● **LISTED RECORDS**:
[start]

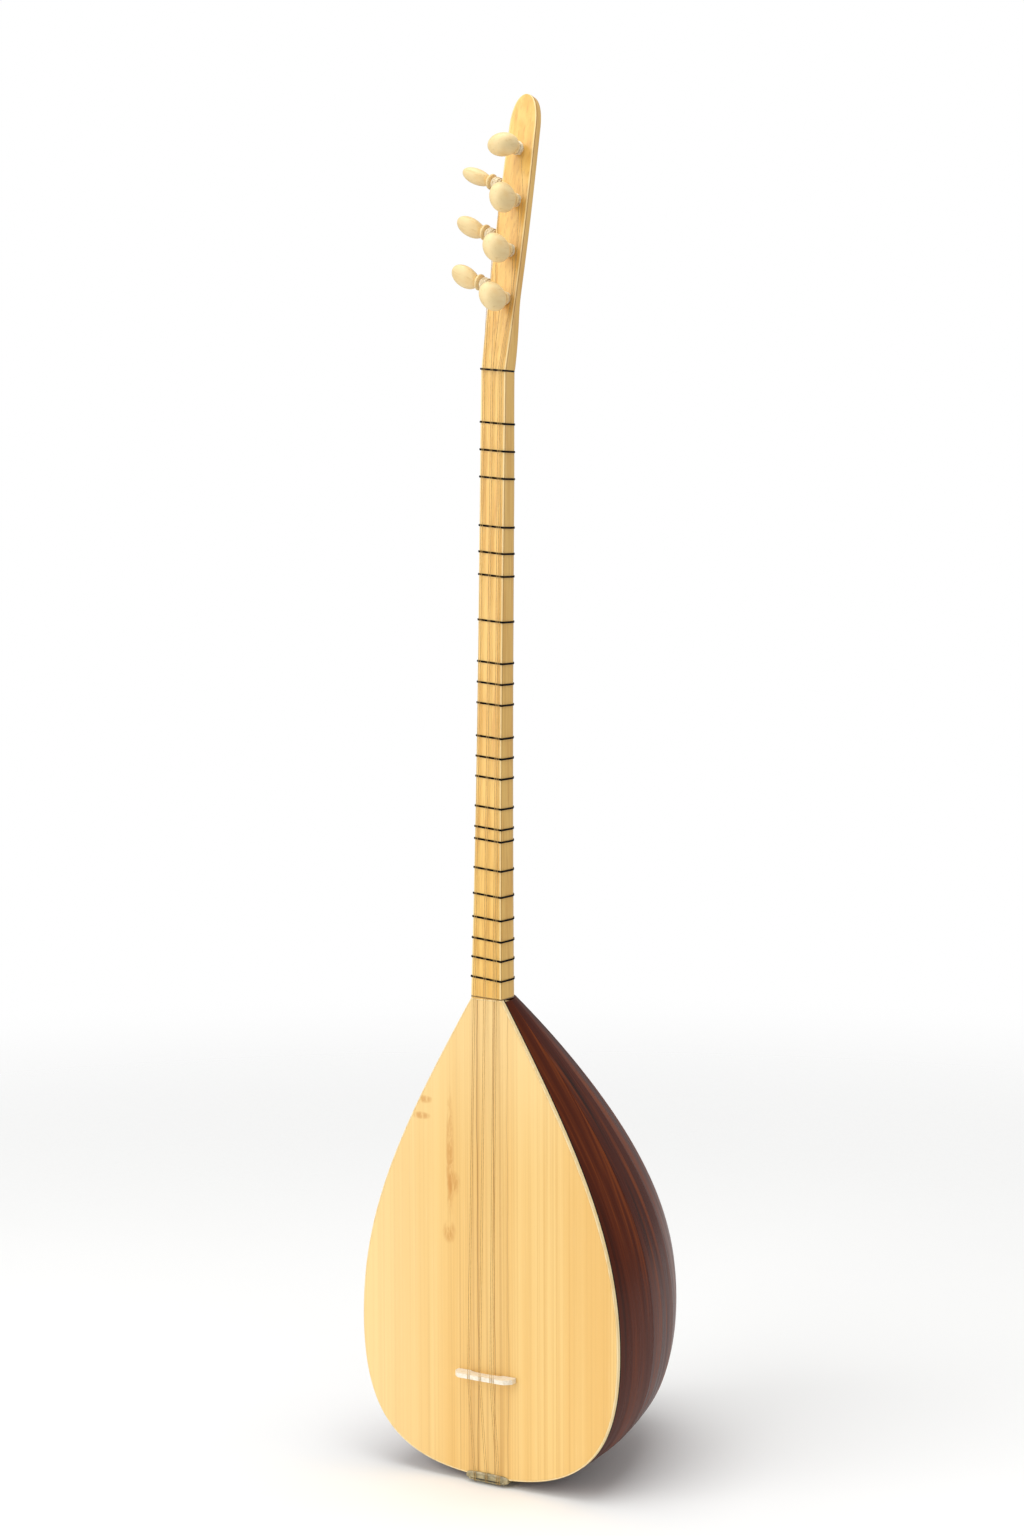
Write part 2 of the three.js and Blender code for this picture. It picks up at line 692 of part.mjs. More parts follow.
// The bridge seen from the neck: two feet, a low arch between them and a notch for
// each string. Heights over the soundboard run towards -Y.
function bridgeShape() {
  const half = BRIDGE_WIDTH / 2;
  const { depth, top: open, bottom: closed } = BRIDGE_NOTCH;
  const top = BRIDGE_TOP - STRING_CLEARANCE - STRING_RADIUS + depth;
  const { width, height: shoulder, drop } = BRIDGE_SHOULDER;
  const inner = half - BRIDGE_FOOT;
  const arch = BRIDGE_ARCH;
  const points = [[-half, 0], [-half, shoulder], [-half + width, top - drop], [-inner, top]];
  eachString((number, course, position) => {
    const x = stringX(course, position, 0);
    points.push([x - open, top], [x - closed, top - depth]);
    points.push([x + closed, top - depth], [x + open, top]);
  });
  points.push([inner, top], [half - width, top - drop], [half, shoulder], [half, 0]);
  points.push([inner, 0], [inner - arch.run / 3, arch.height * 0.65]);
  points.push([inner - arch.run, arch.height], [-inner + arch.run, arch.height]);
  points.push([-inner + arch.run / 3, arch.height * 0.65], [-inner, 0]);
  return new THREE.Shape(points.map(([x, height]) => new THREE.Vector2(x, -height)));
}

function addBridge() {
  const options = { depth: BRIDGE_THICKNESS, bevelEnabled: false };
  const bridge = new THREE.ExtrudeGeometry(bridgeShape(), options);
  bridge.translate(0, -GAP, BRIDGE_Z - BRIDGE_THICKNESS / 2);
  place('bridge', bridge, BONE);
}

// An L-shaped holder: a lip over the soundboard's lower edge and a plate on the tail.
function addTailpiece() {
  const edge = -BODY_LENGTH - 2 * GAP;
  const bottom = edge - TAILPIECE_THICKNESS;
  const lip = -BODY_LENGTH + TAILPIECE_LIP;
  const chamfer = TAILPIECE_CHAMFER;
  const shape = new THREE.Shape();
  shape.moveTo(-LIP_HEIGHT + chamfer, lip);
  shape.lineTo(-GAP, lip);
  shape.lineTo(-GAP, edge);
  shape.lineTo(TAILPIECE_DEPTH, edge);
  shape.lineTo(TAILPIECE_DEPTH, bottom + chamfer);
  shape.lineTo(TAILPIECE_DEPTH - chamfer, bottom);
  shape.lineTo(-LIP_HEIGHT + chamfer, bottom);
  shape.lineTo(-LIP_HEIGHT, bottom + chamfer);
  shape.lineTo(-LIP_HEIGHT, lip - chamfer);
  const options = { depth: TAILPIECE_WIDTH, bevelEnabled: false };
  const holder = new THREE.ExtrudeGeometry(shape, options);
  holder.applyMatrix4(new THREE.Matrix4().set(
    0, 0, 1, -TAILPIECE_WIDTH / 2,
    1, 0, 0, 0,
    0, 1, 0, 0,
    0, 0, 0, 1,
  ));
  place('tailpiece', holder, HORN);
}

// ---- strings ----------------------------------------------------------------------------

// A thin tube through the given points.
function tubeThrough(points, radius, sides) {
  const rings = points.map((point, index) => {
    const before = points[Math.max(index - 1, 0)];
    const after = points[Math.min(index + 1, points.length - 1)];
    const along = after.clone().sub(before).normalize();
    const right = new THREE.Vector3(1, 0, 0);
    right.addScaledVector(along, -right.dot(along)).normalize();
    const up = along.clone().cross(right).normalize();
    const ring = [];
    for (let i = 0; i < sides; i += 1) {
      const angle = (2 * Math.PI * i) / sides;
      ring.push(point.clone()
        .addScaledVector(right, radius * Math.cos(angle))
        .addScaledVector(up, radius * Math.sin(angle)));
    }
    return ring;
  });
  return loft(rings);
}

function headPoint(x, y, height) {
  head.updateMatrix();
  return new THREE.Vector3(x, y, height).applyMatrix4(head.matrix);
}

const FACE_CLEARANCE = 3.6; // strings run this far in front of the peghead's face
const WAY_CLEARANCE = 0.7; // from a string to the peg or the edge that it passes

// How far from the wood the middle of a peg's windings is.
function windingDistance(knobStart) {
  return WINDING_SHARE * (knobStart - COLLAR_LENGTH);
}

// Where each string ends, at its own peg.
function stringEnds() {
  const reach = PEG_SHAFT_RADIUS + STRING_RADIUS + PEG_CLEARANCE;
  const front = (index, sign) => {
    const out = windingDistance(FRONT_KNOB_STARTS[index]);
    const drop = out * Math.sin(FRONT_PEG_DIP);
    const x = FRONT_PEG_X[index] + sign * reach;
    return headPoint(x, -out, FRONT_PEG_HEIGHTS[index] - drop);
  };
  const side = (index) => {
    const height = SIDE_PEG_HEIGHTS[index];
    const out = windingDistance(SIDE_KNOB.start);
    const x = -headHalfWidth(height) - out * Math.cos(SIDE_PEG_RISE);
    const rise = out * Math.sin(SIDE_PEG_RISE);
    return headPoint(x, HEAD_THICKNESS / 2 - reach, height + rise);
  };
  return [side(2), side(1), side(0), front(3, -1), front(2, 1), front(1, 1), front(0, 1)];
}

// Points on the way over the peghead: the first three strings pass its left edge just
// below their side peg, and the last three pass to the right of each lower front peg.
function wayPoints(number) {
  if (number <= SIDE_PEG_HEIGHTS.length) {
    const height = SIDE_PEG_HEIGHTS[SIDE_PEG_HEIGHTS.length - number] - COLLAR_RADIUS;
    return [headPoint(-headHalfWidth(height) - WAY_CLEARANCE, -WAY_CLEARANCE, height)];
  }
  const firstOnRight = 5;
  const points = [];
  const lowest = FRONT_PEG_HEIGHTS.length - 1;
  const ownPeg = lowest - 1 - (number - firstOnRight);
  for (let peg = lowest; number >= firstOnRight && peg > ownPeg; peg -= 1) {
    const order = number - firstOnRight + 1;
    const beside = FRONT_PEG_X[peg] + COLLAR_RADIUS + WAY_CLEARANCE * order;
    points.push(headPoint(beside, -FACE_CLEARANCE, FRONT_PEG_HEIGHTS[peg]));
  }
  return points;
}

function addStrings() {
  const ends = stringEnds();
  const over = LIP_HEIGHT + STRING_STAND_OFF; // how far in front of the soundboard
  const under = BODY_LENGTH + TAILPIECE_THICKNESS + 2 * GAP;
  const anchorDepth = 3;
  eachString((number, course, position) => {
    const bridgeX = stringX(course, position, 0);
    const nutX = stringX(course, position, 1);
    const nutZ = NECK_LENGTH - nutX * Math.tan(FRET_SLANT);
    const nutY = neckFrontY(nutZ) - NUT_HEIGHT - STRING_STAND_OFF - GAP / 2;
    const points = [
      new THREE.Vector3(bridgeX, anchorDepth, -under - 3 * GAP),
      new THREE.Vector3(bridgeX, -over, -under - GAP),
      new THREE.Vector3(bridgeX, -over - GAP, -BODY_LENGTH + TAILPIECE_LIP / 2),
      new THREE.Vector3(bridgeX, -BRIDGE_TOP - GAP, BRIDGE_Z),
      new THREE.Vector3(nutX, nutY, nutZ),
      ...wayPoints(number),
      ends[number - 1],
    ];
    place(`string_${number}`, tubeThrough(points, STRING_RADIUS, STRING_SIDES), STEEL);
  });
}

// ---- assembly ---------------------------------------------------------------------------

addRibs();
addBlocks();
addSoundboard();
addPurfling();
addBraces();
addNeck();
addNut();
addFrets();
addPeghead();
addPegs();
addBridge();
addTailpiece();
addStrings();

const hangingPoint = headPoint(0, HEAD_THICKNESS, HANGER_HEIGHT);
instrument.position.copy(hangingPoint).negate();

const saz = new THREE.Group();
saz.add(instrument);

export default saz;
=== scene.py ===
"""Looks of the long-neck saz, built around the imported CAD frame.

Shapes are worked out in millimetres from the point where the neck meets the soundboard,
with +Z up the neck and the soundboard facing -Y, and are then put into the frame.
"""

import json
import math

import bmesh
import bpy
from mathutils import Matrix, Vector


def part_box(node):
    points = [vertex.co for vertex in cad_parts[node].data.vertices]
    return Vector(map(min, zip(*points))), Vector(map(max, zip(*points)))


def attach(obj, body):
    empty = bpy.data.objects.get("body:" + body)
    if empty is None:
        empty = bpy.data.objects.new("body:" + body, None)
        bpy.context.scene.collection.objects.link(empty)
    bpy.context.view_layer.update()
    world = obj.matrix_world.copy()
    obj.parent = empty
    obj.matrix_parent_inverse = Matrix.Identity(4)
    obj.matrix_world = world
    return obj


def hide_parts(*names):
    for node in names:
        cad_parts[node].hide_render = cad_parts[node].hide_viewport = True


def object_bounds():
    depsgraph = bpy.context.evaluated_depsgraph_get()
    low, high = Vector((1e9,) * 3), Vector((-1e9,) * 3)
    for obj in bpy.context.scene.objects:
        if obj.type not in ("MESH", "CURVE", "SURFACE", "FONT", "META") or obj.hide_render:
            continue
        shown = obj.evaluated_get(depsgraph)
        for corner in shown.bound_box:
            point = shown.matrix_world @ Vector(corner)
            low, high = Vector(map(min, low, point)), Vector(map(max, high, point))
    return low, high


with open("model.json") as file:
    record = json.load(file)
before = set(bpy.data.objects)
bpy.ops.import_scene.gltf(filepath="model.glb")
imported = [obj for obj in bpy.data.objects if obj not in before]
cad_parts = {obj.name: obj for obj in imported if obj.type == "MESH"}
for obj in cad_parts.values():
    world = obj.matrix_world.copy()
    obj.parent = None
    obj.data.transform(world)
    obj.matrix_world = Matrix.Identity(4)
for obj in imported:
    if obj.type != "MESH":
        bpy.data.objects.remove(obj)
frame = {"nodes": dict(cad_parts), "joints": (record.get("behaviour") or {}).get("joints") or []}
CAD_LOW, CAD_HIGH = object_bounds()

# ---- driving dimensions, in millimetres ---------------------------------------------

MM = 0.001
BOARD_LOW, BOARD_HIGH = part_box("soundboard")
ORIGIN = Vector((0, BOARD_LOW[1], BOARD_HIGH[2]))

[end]
[start]

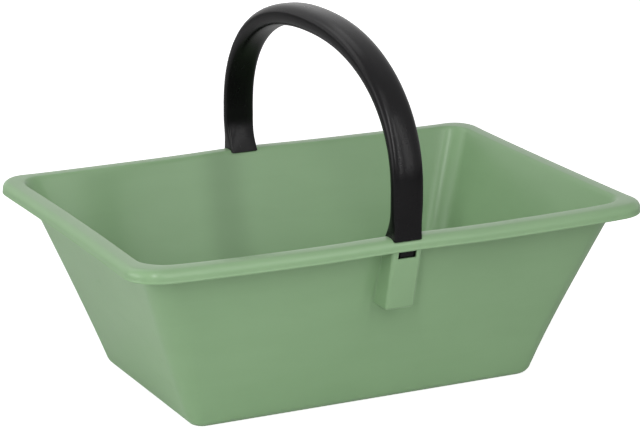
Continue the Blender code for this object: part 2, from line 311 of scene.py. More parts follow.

[end]

● **EXERCISE AIM**: Find every line holding the word "code"; give their count and nothing else.

● **EXERCISE ANSWER**: 2